Using a food processor, grind up the red hots until they are in powder form. You will need 1/2 cup grinded up for the cookie, grind a little more if you would like to dust the chocolate on top.
In a large bowl, mix the butter up for a few minutes until it’s light and creamy. Add in the vanilla, powdered sugar, 1/2 cup grinded red hots and cornstarch and mix until everything is well combined and the dough comes together. If the dough seems crumbly, mix a little more and it will come together.
Divide the dough in half and roll into a log that is about 6 inches long. Wrap the log up in plastic wrap and refrigerate for at least an hour or longer.
Set the dough out for a few minutes and preheat the oven to 350 degrees.
Slice the dough into 1/2 inch slices and place onto a cookie sheet about 2 inches apart. Bake for 10 minutes and allow the cookies to cool for 5 minutes before moving to a cooling rack or wax paper.

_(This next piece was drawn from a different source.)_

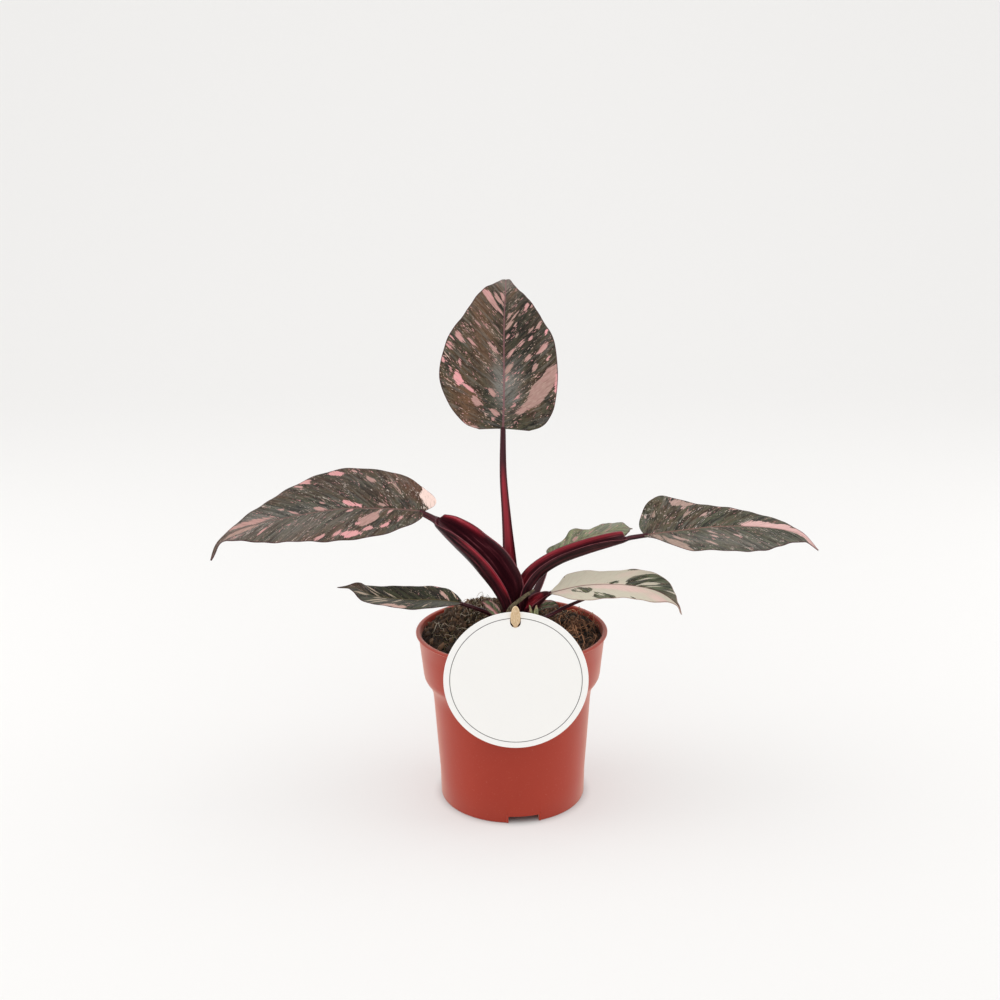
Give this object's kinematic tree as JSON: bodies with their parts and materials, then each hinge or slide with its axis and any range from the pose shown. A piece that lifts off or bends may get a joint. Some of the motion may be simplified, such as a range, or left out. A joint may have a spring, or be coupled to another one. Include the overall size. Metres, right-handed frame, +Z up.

Once the cookies are cooled, melt down the chocolate bark either using a double broiler method or 30 seconds in the microwave, stir and another 10-20 seconds until it’s melted. Dip each cookie, drizzle with chocolate or decorate however you would like.
Store in an airtight container. These are really good second day! The red hot taste will become stronger as they completely cool.